Leverage works like dry underbrush. It looks harmless until a spark jumps a windbreak. In the dot-com era, the leverage sat in valuation—expensive stocks, yes, but modest debt. In 2008, leverage hid inside mortgage tranches and bank balance sheets. Today it is more distributed: individuals using margin, corporates with heavier debt loads after years of cheap money, private funds borrowing against assets, and implicit leverage via options and structured products. The system is not safer because the risk is spread; it is more correlated because the triggers rhyme. A small price shock bleeds into funding markets, which force liquidations, which pressure prices again. This is convexity. You do not need a big fire when the fuel is bone dry.

Liquidity is thinner than it looks

We have told ourselves that markets are deeper, more electronic, and safer. Maybe. But liquidity is a fair-weather friend. Exchange traded funds promise instant access in sectors where the underlying bonds do not trade that way. Dealers have smaller inventories relative to market size, the product of post-crisis rules and balance sheet costs. Treasurys—the asset we take for granted—have had flash episodes of dysfunction, as in March 2020, when the safest market seized and the central bank had to step in as buyer of last resort. The UK pension blow-up in 2022 was a simple lesson: when hedges and funding rely on stable collateral and tight spreads, volatility turns routine math into forced selling. If the safe asset wobbles, everything priced off it shakes.

Concentration, AI narratives, and passive flow

Today’s market is top-heavy. A narrow group of mega-cap technology and AI-linked names carry outsized weight in broad indexes. That creates a feedback loop. Passive funds buy according to market value, pushing the winners higher, narrowing breadth further. Options activity layers on another form of leverage. Dealers who are short calls or long puts hedge in ways that can amplify moves. The risk is not that AI is fake. The risk is that concentration masks portfolio fragility. If the top holdings stutter at the same time margin calls hit the long tail, passive flows will not cushion the fall. They will follow it.

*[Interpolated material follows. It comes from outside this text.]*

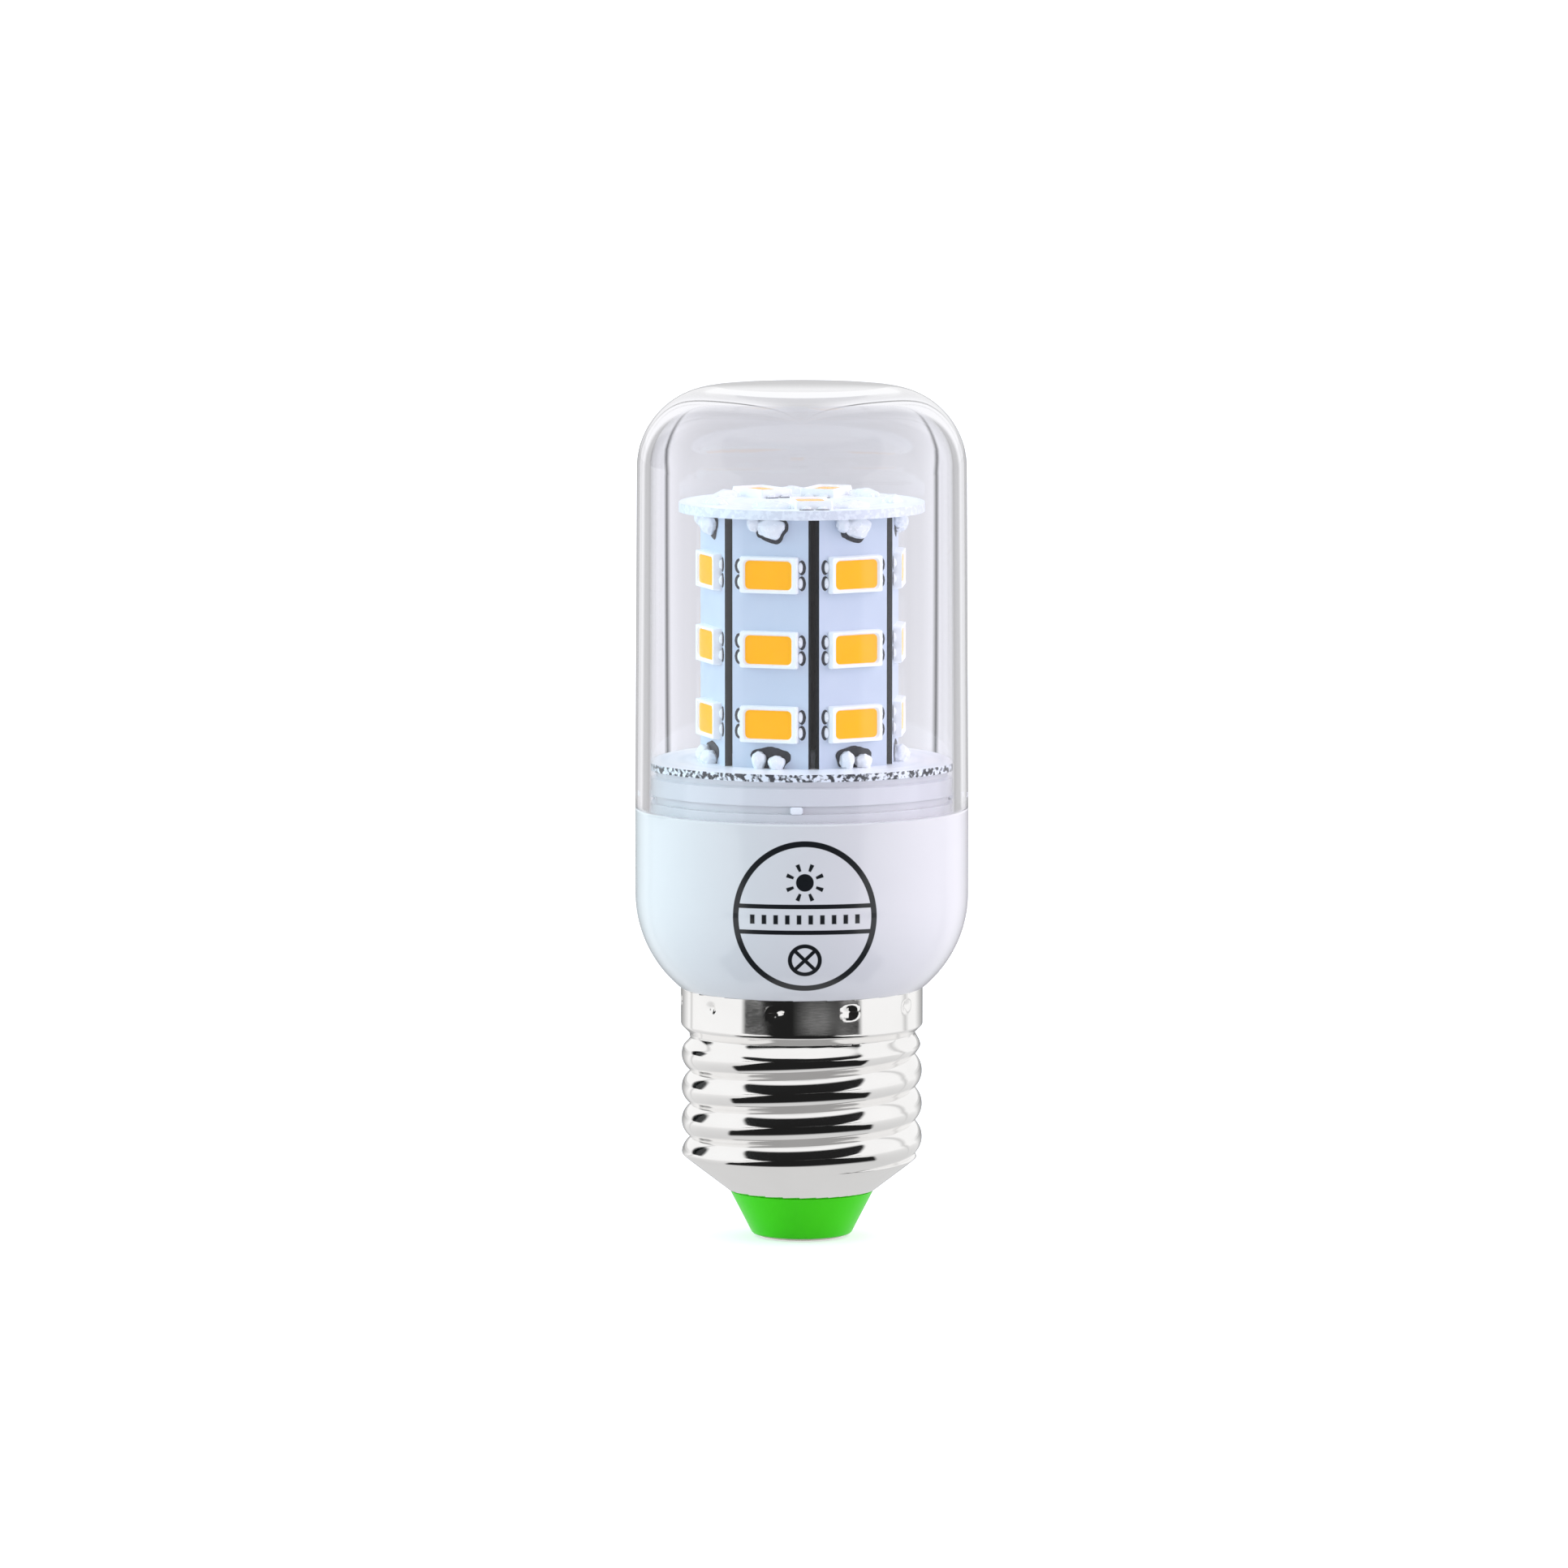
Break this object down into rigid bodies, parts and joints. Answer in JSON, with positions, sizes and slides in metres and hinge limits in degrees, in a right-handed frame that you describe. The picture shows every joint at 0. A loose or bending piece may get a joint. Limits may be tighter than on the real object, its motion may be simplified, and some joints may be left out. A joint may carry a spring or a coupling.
{
  "type": "corn led bulb",
  "caption": "Cylindrical corn bulb: faceted column of white boards with yellow LED packages in a clear cover, on a white housing with an E27 screw cap.",
  "frame": {"origin": "middle of the underside of the centre contact, the lowest point of the upright bulb", "axes": "+Z along the bulb's axis, from the centre contact up through the clear cover; -Y is the front of the picture and +X its right"},
  "size_m": [0.0362, 0.0362, 0.0926],
  "materials": {
    "nickel_shell": "nickel-plated sheet, polished",
    "green_insulator": "glossy moulded insulator",
    "contact_metal": "plated brass",
    "white_housing": "glossy moulded plastic",
    "clear_cover": "clear moulded plastic",
    "board_white": "white solder mask on laminate",
    "package_white": "moulded LED frame",
    "phosphor_yellow": "phosphor in clear resin",
    "solder": "bright tin solder",
    "driver_laminate": "green solder mask on laminate",
    "can_sleeve": "shrink sleeve on an aluminium can",
    "dropper_case": "resin-dipped film capacitor",
    "chip_black": "moulded epoxy",
    "resistor_body": "lacquered resistor body",
    "wire_sleeve": "insulated lead",
    "pin_metal": "plated header pin"
  },
  "bodies": {
    "root": {"base_board": "board_white", "bleed_resistor": "chip_black", "bridge_rectifier": "chip_black", "cap_insulator": "green_insulator", "centre_contact": "contact_metal", "clear_cover": "clear_cover", "driver_board": "driver_laminate", "dropper_capacitor": "dropper_case", "fuse_resistor": "resistor_body", "housing": "white_housing", "led_1_1": "package_white", "led_1_2": "package_white", "led_1_3": "package_white", "led_2_1": "package_white", "led_2_2": "package_white", "led_2_3": "package_white", "led_3_1": "package_white", "led_3_2": "package_white", "led_3_3": "package_white", "led_4_1": "package_white", "led_4_2": "package_white", "led_4_3": "package_white", "led_5_1": "package_white", "led_5_2": "package_white", "led_5_3": "package_white", "led_6_1": "package_white", "led_6_2": "package_white", "led_6_3": "package_white", "led_7_1": "package_white", "led_7_2": "package_white", "led_7_3": "package_white", "led_pin_minus": "pin_metal", "led_pin_plus": "pin_metal", "led_top_1": "package_white", "led_top_2": "package_white", "led_top_3": "package_white", "live_lead": "wire_sleeve", "neutral_lead": "wire_sleeve", "phosphor_1": "phosphor_yellow", "phosphor_2": "phosphor_yellow", "phosphor_3": "phosphor_yellow", "phosphor_4": "phosphor_yellow", "phosphor_5": "phosphor_yellow", "phosphor_6": "phosphor_yellow", "phosphor_7": "phosphor_yellow", "phosphor_top": "phosphor_yellow", "screw_shell": "nickel_shell", "side_board_1": "board_white", "side_board_2": "board_white", "side_board_3": "board_white", "side_board_4": "board_white", "side_board_5": "board_white", "side_board_6": "board_white", "side_board_7": "board_white", "smoothing_capacitor": "can_sleeve", "solder_base": "solder", "solder_top": "solder", "top_board": "board_white"}
  },
  "joints": []
}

Private credit and the nonbank shadow

Look where the credit growth went after banks pulled back. Private credit funds now finance a swath of the economy that used to live on bank balance sheets. These loans are often floating rate, made at peak valuations, and light on covenants. As rates stayed higher for longer, interest costs rose while earnings did not. Refinancing walls are ahead. Meanwhile, private equity has used fund-level credit and net asset value loans to bridge exits that never came. This is leverage on leverage. The opacity is the point. But opacity is not a risk reducer; it is a volatility deferrer. When marks finally move, they move in chunks. That is how you get the sudden step function in reported values that breaks investor psychology.

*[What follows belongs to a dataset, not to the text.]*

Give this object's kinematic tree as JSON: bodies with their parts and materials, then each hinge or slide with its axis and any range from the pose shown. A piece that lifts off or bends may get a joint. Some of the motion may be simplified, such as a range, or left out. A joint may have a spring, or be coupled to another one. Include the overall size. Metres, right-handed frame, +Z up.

The collateral chain and Treasury basis risk

The system breathes through collateral. Hedge funds long cash Treasurys and short futures to pick up basis points is a fine trade—until it is not. It is funded, levered, and assumed to be safe because the spread is small and the asset is pristine. But if funding costs jump or volatility spikes, the small margin of error disappears fast. Money market funds, the overnight reverse repo facility, bank balance sheet constraints, and Treasury issuance all plug into this. It is a Jenga tower, not a granite pillar. When a few blocks shift—say, the government sells more duration than expected, or a dealer’s risk limits tighten—bids thin, haircuts rise, and good collateral becomes hard collateral. That is how liquid markets turn illiquid on the days you need them most.

Game theory at the exit

Everyone believes they can leave before everyone else. They cannot. That is the paradox of liquidity. In game theory terms, the dominant strategy in stress is to defect early—sell first. When too many players adopt it, the equilibrium breaks. Probability adds insult to injury. Investors spend years collecting small, steady gains from carry, short volatility, or yield pickup trades. They underestimate the tail because it has not shown up lately. But fat tails do not negotiate. Correlations sprint to one and diversification fades. The math is unforgiving: a 50 percent drawdown requires a 100 percent return to get back to even. Leverage shortens time and removes optionality just when you need it.

What antifragility would actually look like

Real resilience makes stress a feature, not a bug. That means less debt, longer maturities, and redundancy in funding. It means liquidity that holds up under duress, not just on slides. It means portfolios that can benefit from volatility instead of selling into it. Today we have the inverse. Retail optimism is high and rising. Margin balances are at records. Institutional money has moved to defense, which tells you something about the distribution of risks. The complacency is not in headlines about bubbles; it is in the architecture. We built a system that runs hot on cheap money, then assumed normal rates would be a soft landing. Maybe. But when the snowpack is deep, you do not need a big storm to trigger an avalanche.

The path of least resilience

The next financial crisis is unlikely to start where you are looking. It will not need subprime mortgages or tulips. It will need leverage meeting a liquidity gap, under a market concentrated in the same winners everyone owns. History says the catalyst is always dismissed until the tape forces belief. The dot-com crash was a costly lesson in valuation. The 2008 crisis was a lesson in hidden leverage. This time the lesson is system design. We took fragility and spread it across more hands, platforms, and products, while teaching a new wave of investors that dips always pay. That can work for a long time. Then it stops, all at once.